Por ejemplo: creía que el desafío estaba en el espacio exterior y en quién llegaba primero a Venus, por nombrar un planeta, y ahora me doy cuenta de que la misión consiste en encontrar una vacuna.
Nunca he querido ser vacunado, incluso me preciaba de ese olfato y desconfianza, porque conmigo no. Ahora sí.
Espero que la descubran y que no sea como el tesoro de la isla de Juan Fernández, el avión del Teniente Bello y la honradez del pueblo chileno.
Nada me importa, solo que la encuentren e incluso que el pinchazo me duela, porque querrá decir que estoy vivo el ojo.
En cierta forma, se me detuvo el proceso evolutivo, lo digo en términos científicos: se me entró el chupete, y se me fue una patita para atrás, y me entró el julepe, un término que creía arcaico, cosa que también era un error, por lo que me inundé de temor y ahora no quiero terminar con las dos patas por delante.
Así que me siento remoto, por tanto, lejano y distante de todos y todas; lejos del mundanal ruido, cuyo eco se pierde y apenas se escucha, apartado del día a día y más bien en la eterna noche flotante, como si ya me hubiera ido o quizá como el señor Valdemar, un caballero en cama y solo sujeto por hilos: de voz y vida, de sueño y memoria.
Alguna vez, en otra época reciente, fui un chileno en la imaginada Arcadia; avanzaba como Juan Sin Miedo por los pasillos de palacio, y llenaba mi carro metálico con los frutos e inventos del mundo: aceitunas hojiblancas de Córdoba, caviar del mar Caspio, aceites importados de Esmirna, fósforos de la India y una carne de wagyu de la Patagonia o de las praderas de Anatolia, y qué más da, porque en esta era globalizada y generosa, todo se puede. Así me sentía y lo reconozco, feliz en la tierra de Arcadia, donde no hay mejor buen salvaje que un gran cliente.
¿Volar?
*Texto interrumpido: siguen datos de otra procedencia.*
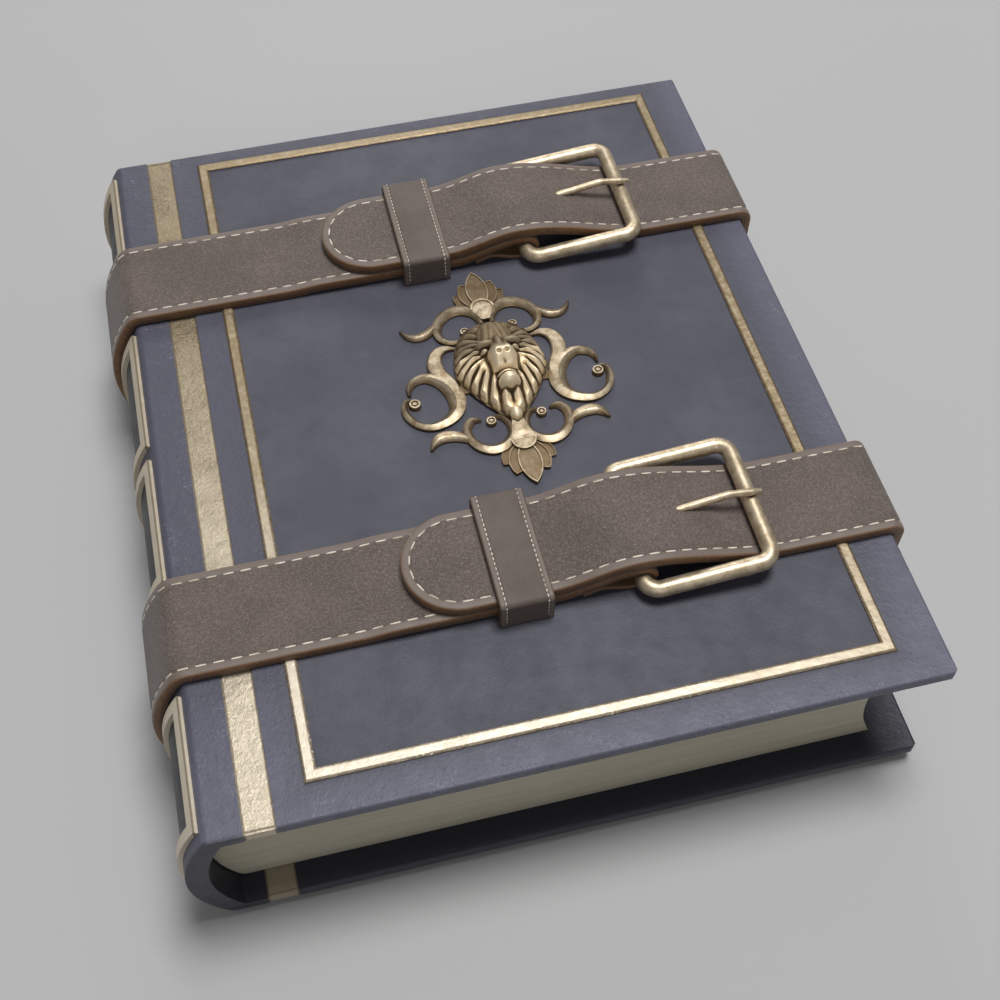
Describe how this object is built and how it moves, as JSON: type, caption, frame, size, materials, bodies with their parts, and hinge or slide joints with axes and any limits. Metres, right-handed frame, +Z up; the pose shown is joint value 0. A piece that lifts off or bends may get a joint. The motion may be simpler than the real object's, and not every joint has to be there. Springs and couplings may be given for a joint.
{
  "type": "antique leather book",
  "caption": "Closed leather-bound book with a rounded spine, gilt bands and frames and a cast lion mount, held shut by buckled leather straps.",
  "frame": {"origin": "on the surface the straps rest on, under the middle of the book", "axes": "+X from the spine to the fore-edge, +Y from tail to head, +Z up from the back cover to the front cover"},
  "size_m": [0.26, 0.3, 0.0798],
  "materials": {
    "cover_leather": "worn blue-grey leather with a light speckle",
    "gilt_leather": "rubbed gold foil on leather",
    "strap_leather": "grey-brown napped leather with tan edges",
    "keeper_leather": "smooth grey-brown leather",
    "antique_brass": "aged matt brass",
    "pages": "aged cut paper"
  },
  "bodies": {
    "book": {"front_cover": "cover_leather", "back_cover": "cover_leather", "spine": "cover_leather", "page_block": "pages", "front_gilt_band": "gilt_leather", "back_gilt_band": "gilt_leather", "front_gilt_frame": "gilt_leather", "spine_frame_1": "gilt_leather", "spine_frame_2": "gilt_leather", "spine_frame_3": "gilt_leather", "spine_frame_4": "gilt_leather", "scroll_mount": "antique_brass", "lion_head": "antique_brass", "upper_strap": "strap_leather", "lower_strap": "strap_leather", "upper_buckle": "antique_brass", "lower_buckle": "antique_brass", "upper_prong": "antique_brass", "lower_prong": "antique_brass"},
    "upper_keeper": {"upper_keeper": "keeper_leather"},
    "lower_keeper": {"lower_keeper": "keeper_leather"}
  },
  "joints": [
    {"name": "upper_keeper_slide", "type": "slide", "parent": "book", "child": "upper_keeper", "axis": [1, 0, 0], "range_m": [-0.026, 0.001]},
    {"name": "lower_keeper_slide", "type": "slide", "parent": "book", "child": "lower_keeper", "axis": [1, 0, 0], "range_m": [-0.026, 0.001]}
  ]
}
Todo lo que pude y con recursos al contado y con millas acumuladas. A lo mejor fui demasiado lejos y me anduve quemando.
Alguna vez fui un chileno en la Ciudad de los Césares, también llamada Trapalanda, y figuraba en la larga fila del progreso. Que era bien larga, eso sí, pero de avance seguro y con paso propio de legión, en dirección al otro quintil, después al otro, y ya nos falta poco y nos vamos de a dos en dos, y no hay nada en el desarrollo que me espante.
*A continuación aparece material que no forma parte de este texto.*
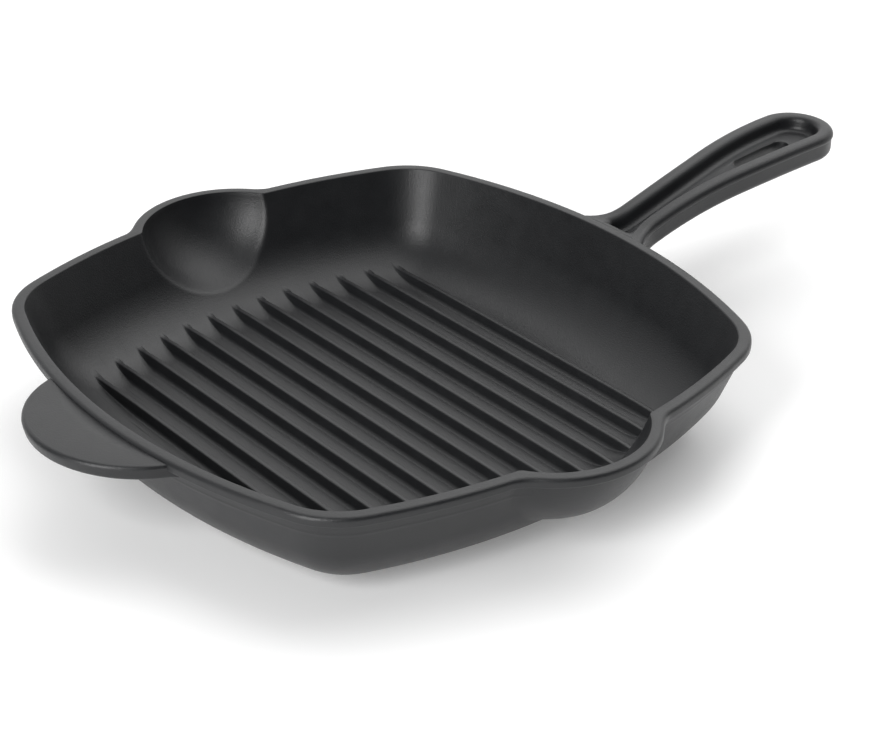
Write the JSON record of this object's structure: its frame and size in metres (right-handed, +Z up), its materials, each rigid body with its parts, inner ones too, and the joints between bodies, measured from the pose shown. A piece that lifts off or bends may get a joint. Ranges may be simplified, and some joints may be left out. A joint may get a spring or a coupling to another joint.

Iba yo hacia el reino de Shangri La, entre rayos de luna y del brazo de Blancanieves.
Alguna vez fui un chileno en la isla de la Atlántida, a la que no le entraban balas y que navegaba segura y protegida de todo lo malo que ocurría en los continentes de tierra firme.
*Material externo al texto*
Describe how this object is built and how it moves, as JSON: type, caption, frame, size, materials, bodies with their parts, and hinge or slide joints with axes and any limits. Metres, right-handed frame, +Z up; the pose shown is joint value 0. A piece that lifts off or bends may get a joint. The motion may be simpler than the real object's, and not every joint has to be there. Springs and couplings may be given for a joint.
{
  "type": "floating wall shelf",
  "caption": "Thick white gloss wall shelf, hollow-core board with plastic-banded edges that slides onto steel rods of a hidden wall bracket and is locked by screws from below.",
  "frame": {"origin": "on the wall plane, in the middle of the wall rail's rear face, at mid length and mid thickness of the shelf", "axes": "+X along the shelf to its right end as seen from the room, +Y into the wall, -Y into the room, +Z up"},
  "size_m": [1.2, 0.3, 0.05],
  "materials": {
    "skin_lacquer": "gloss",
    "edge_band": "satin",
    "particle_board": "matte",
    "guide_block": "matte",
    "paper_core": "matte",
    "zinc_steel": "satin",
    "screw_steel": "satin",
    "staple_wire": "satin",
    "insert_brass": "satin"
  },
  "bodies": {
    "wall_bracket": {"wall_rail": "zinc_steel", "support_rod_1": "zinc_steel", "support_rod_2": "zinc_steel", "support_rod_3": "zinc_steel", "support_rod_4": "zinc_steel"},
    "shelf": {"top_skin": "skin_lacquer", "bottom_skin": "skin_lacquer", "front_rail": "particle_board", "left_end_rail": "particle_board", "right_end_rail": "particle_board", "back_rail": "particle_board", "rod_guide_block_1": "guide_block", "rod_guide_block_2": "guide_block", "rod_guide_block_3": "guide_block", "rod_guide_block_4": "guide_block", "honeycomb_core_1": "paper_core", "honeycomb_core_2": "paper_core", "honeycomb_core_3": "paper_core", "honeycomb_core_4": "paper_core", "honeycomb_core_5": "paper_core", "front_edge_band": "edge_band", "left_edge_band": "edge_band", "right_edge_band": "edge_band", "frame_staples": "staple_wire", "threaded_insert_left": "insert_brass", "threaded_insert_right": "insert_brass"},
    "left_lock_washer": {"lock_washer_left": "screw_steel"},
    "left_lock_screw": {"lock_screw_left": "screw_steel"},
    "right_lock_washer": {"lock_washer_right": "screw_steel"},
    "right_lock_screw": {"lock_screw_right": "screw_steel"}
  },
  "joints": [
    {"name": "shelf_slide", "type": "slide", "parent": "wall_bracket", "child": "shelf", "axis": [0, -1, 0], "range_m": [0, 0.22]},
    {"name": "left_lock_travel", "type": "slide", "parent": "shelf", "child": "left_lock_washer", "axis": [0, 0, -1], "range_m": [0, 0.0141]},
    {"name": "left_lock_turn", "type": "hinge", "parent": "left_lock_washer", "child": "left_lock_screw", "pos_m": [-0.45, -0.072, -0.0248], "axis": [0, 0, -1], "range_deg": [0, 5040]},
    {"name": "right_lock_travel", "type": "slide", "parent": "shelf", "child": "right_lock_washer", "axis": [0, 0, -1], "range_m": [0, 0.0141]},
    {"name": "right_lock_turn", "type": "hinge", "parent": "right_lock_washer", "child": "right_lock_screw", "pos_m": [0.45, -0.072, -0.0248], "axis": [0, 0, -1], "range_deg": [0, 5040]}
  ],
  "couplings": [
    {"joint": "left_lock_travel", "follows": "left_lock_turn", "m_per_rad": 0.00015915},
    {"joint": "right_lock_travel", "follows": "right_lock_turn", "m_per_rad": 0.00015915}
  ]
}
Creo que de ahora en adelante hay que hacer las cosas bien.
Desde luego, diferentes en letra y espíritu.
Ahora que estoy con temor y a patadas con la peste, lo veo claramente: debemos cambiar las costumbres, modificar los hábitos y hasta pensar de otra manera.
Busquemos en el virus la enseñanza; en la crisis, la oportunidad, y construyamos una señal de unidad y tolerancia: somos la humanidad.
Una vez dicho lo anterior, les advierto que no se equivoquen conmigo, soy un chileno viejo. Me conozco, soy el que soy, y ahora mismo se los digo: una vez sano, no cuenten conmigo.